### Recorded information ###

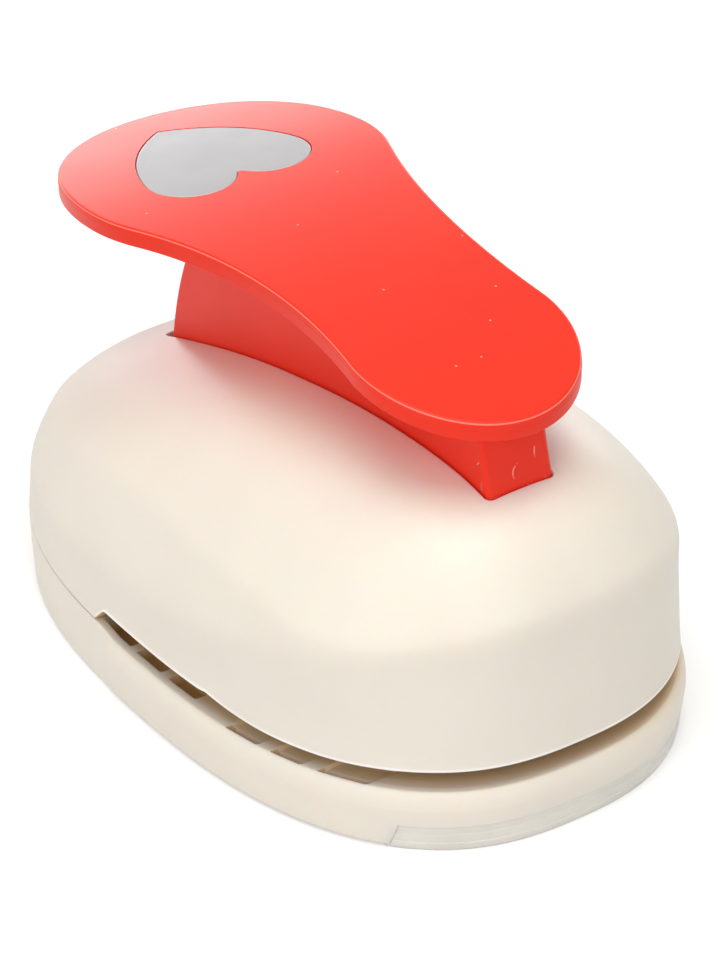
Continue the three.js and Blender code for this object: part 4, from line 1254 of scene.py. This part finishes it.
class Tree:
    """Short way to add linked nodes to a node tree."""

    def __init__(self, tree):
        self.tree = tree

    def plug(self, value, node, key):
        """Links a node or socket to an input, or sets a plain value there."""
        if isinstance(value, bpy.types.Node):
            value = value.outputs[0]
        if isinstance(value, bpy.types.NodeSocket):
            self.tree.links.new(value, node.inputs[key])
        else:
            node.inputs[key].default_value = value

    def add(self, kind, inputs=None, **settings):
        """Adds a node, sets it up and returns it."""
        node = self.tree.nodes.new(kind)
        for key, value in settings.items():
            setattr(node, key, value)
        for key, value in (inputs or {}).items():
            self.plug(value, node, key)
        return node

    def math(self, operation, *values):
        """A math node on numbers or sockets."""
        return self.add("ShaderNodeMath", dict(enumerate(values)), operation=operation)

    def vector(self, **parts):
        """A vector from its X, Y and Z."""
        return self.add("ShaderNodeCombineXYZ", parts)

    def parts(self, vector):
        """The X, Y and Z of a vector."""
        return self.add("ShaderNodeSeparateXYZ", {"Vector": vector}).outputs


def node_group(name, sizes):
    """Geometry node tree with a geometry input, named sizes and a geometry output."""
    group = bpy.data.node_groups.new(name, "GeometryNodeTree")
    group.interface.new_socket("Geometry", in_out="INPUT", socket_type="NodeSocketGeometry")
    for title in sizes:
        kind = "NodeSocketInt" if title in ("Turns", "Sides") else "NodeSocketFloat"
        if title == "Material":
            kind = "NodeSocketMaterial"
        group.interface.new_socket(title, in_out="INPUT", socket_type=kind)
    group.interface.new_socket("Geometry", in_out="OUTPUT", socket_type="NodeSocketGeometry")
    tree = Tree(group)
    return tree, tree.add("NodeGroupInput").outputs, group


def repeat(name, places, make_tree, sizes):
    """Object whose places carry what a geometry node tree makes, as one plain mesh."""
    piece = raw_object(name, ([tuple(p) for p in places], []))
    modifier = piece.modifiers.new("Build", "NODES")
    group = make_tree(sizes)
    modifier.node_group = group
    for item in group.interface.items_tree:
        if item.in_out == "INPUT" and item.name in sizes:
            modifier[item.identifier] = sizes[item.name]
    settle(piece)
    return piece


def finish_tree(tree, shape, inputs):
    """Puts a shape on every point and gives it its material."""
    spread = tree.add("GeometryNodeInstanceOnPoints", {"Points": inputs["Geometry"], "Instance": shape})
    real = tree.add("GeometryNodeRealizeInstances", {"Geometry": spread})
    painted = tree.add("GeometryNodeSetMaterial", {"Geometry": real, "Material": inputs["Material"]})
    tree.add("NodeGroupOutput", {"Geometry": painted})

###

» The problem
Only the lines from the start of the data to the line holding "self.tree = tree" are wanted; return them exactly, both ends included.

» Exercise output
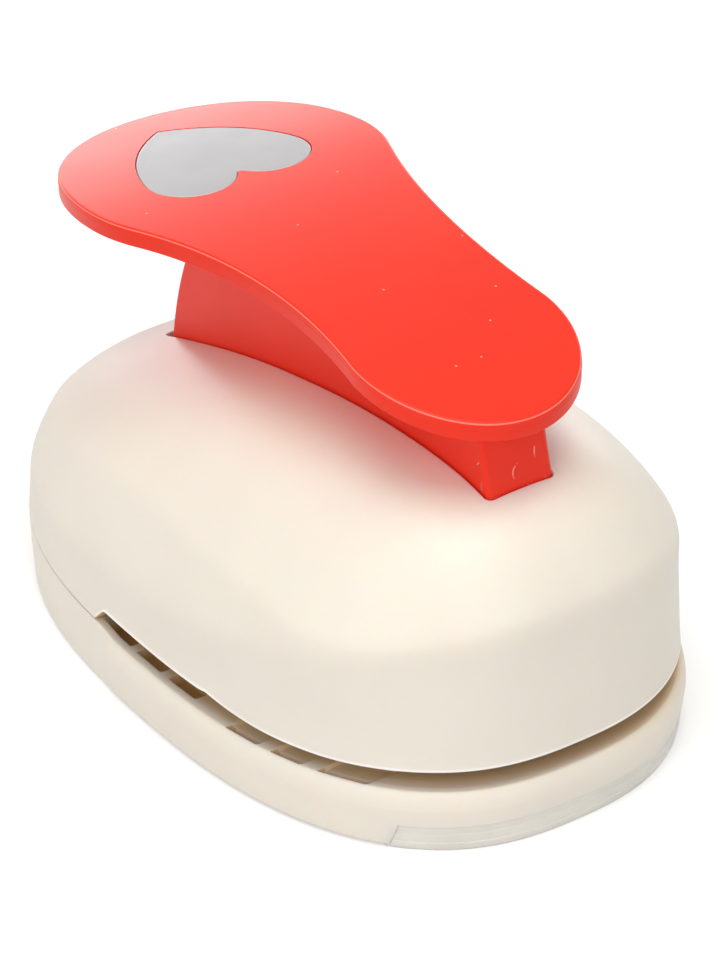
Continue the three.js and Blender code for this object: part 4, from line 1254 of scene.py. This part finishes it.
class Tree:
    """Short way to add linked nodes to a node tree."""

    def __init__(self, tree):
        self.tree = tree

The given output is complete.